Companies may find it hard to choose a measure to capture their culture. Some use H&S statistics, employee surveys and diversity, but there is a lack of detail on how these are actually used to assess the culture. Measures such as absenteeism rate, employee turnover, promotion decisions and speak up and whistleblowing data can be used to determine the employee morale and a culture based on transparency and accountability.

Employee engagement

Companies are beginning to report on stakeholder engagement, with an increasing focus on employees. The review recommends the following approaches to employee engagement:

  • A top-down approach…

Companies can either appoint executive directors with the specific responsibility of managing employee engagement or they can have an employee representative attend their board meetings. Information can then be passed on to senior management and employees through regular updates and meetings.

  • …and a bottom-up approach

Two-thirds of the companies in the review mentioned the use of employee surveys and questionnaires to gather feedback from their workforce. Although this method is useful when it comes to giving employees a voice, it might be void if there is not a regular follow up from the top. The annual report should reflect the company’s efforts to engage with employees and provide detail on the findings of the surveys and how they have been taken into consideration in decision making.

Governance

As the 2018 Code will come into effect next year for companies with financial years beginning January 2019, it is paramount for companies to enhance their corporate governance disclosure and clearly demonstrate how principles such as board effectiveness and accountability are applied.

  • Board evaluation

Board evaluation is considered to be a key activity for effective board performance; however only 41% of the companies reviewed provided an explanation of how their boards are annually reviewed. Companies should explore how they can apply this provision and provide detail on the areas of improvement and planned actions.

  • Expand on the purpose of the succession planning

Succession planning reporting should go beyond board level. Companies should start to provide more information on how they are developing a pipeline of internal candidates to identify future talent and engage them in leadership development. This could be linked to culture measures, such as promotion progression rate.

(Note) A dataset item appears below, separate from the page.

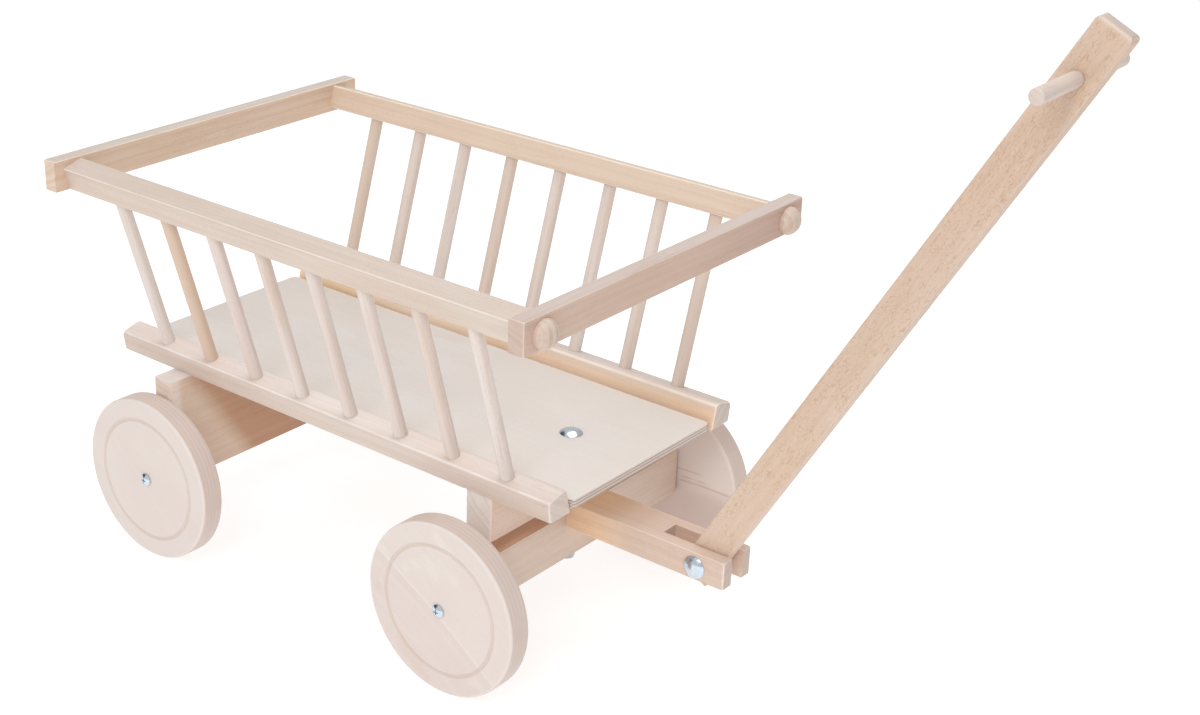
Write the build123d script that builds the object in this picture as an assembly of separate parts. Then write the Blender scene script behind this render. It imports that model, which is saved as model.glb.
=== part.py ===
from build123d import *
from math import asin, atan2, sin, cos, degrees, radians
import os

os.makedirs("parts", exist_ok=True)

# Ladder wagon: a small pulled cart of untreated beech with a plywood deck,
# two leaning ladder sides, a plank rear axle and a bolted, steered front axle.
# Frame: +X towards the pull handle, +Y to the wagon's left, +Z up, Z = 0 on the floor.
# Lengths below are millimetres, x measured from the rear wheel centre; the last
# step moves everything by X_SHIFT so that the outline's middle is at x = 0.

# ---------------------------------------------------------------- driving sizes
WHEEL_R = 79.0            # turned plywood disc wheel
WHEEL_W = 23.0
WHEEL_EDGE = 3.0          # rounding of the rim
RING_R = 59.0             # decorative ring groove on the outer face
RING_CUT = 2.5            # radius of the cutter that turns the groove
RING_DEPTH = 0.9
WHEELBASE = 358.0
AXLE_Z = WHEEL_R

DECK_TOP = 180.0
DECK_T = 8.0              # birch plywood
DECK_BOT = DECK_TOP - DECK_T
DECK_X0, DECK_X1 = -83.0, 436.5
DECK_HALF = 98.3          # it stops short of the lower rails
DECK_CORNER = 5.0
RECESS = 0.15             # shallow seat of the king bolt's head

LEAN = radians(16.7)      # ladder sides lean outwards
LADDER_Y0, LADDER_Z0 = 116.7, 181.8      # a point of the ladder's middle plane
RAIL_W = 22.0             # across the ladder plane
LOW_X0, LOW_X1 = -82.5, 437.5
# lower rail, (outward y, z, rounding) of its four long edges
LOW_SECTION = [(101.0, 170.5, 0.0), (128.0, 170.5, 3.0), (131.0, 189.6, 5.0), (107.3, 196.2, 6.0)]
LOW_END_R = 2.5
LOW_SEAT = 1.5            # spindles stand from here up the lean
UP_X0, UP_X1 = -84.3, 441.8
UP_H = 23.0
UP_DIST = 181.9           # along the lean, lower point to the upper rail's centre

SPINDLE_R = 6.0
SPINDLE_N = 8
SPINDLE_X0 = -27.6        # first spindle
SPINDLE_PITCH = 59.0
SPINDLE_SEAT = 10.0       # depth of the blind holes in the upper rail
GLUE = 0.05               # radial glue gap of a dowel in its hole

CROSS_T = 15.0            # cross rails at the two ends of the ladders
CROSS_Z0, CROSS_Z1 = 343.0, 372.0
CROSS_HALF = 192.4
BUTTON_R = 12.6           # domed wooden plug over each joint screw
BUTTON_RIM = 3.0
BUTTON_H = 11.5

REAR_T = 23.5             # tall plank that carries the rear wheels
REAR_HALF = 154.5
REAR_Z0 = 70.0
REAR_END_R = 4.5

BOLSTER_T = 28.0          # block under the deck over the front axle
BOLSTER_HALF = 123.8
BOLSTER_Z0 = 128.0
BEAM_T = 28.0             # steered axle beam
BEAM_HALF = 148.5
BEAM_Z0, BEAM_Z1 = 69.0, 113.2

TONGUE_HALF = 20.5        # forked drawbar, let into the beam
TONGUE_Z0, TONGUE_Z1 = 100.1, 125.7
TONGUE_BACK = -14.0       # from the king bolt
TONGUE_FRONT = 178.5
SLOT_HALF = 8.6
SLOT_BACK = 109.0
PIVOT_X = 149.1           # handle bolt, from the king bolt
PIVOT_Z = 111.9

HANDLE_T = 15.0
HANDLE_W = 30.0
HANDLE_UP = 584.2         # from the bolt to the top end
HANDLE_DOWN = 19.0        # from the bolt to the bottom end
HANDLE_SKEW = 1.6         # the top end is cut this much out of square over the width
HANDLE_END_R = 5.0        # its corners
HANDLE_NOSE_R = 4.5       # its end rounded over to both faces
HANDLE_ANGLE = 60.5       # stands this steep, held by the bolt's friction
GRIP_R = 6.0
GRIP_AT = 538.4
GRIP_HALF = 67.0
GRIP_NECK = 5.75          # glue relief inside the handle

BOLT_R = 4.0              # M8 coach bolts
BOLT_HEAD_R = 10.3
BOLT_HEAD_H = 4.6
RUN = 0.06                # radial running clearance on a bolt
NUT_AF = 13.0             # M8 nuts: a plain one under the king bolt,
NUT_H = 6.8
LOCK_H = 6.0              # a self-locking one, with a collar over a nylon ring, on the pivot
COLLAR_R = 6.1
COLLAR_H = 2.5
NYLON_R = 5.0
NUT_TURN = 8.6            # how the king nut's flats stand
SPRING_R = 7.3            # spring washer over the king nut
SPRING_T = 2.2
WASHER_T = 1.6
WASHER_R = 12.0
PIVOT_BOLT = 52.0
PIVOT_GAP = 0.3           # air between turning faces

SCREW_R = 3.0             # wheel screws
SCREW_HEAD_R = 6.0
SCREW_HEAD_H = 3.4
SCREW_IN = 42.0           # depth in the end grain
HUB_WASHER_T = 1.2
HUB_WASHER_R = 8.0
WHEEL_PLAY = 0.4

X_KING = WHEELBASE
X_MIN = UP_X0 - CROSS_T - BUTTON_H
SKEW = atan2(HANDLE_SKEW, HANDLE_W)
X_MAX = (X_KING + PIVOT_X + (HANDLE_UP - HANDLE_END_R * (1 + sin(SKEW)) / cos(SKEW)) * cos(radians(HANDLE_ANGLE))
         + (0.5 * HANDLE_W - HANDLE_END_R) * sin(radians(HANDLE_ANGLE)) + HANDLE_END_R)
X_SHIFT = -0.5 * (X_MIN + X_MAX)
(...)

  • Be more open on audit tendering

Although it is mandatory for the FTSE 350 to have an audit tender every ten years, the review found that six companies were breaching these requirements and that 18 did not disclose when their audit tender was last conducted and/or when the next re-tender would take place. Unfortunately, there has been a decline in the quality of reporting when it comes to disclosing how audit committees reach their recommendations on the appointment, reappointment or removal of external auditors. Going forward, companies may pick up on this matter by providing further detail on the audit process timeline and possibly providing information on the auditors’ effectiveness and progress, especially after the first year of appointment.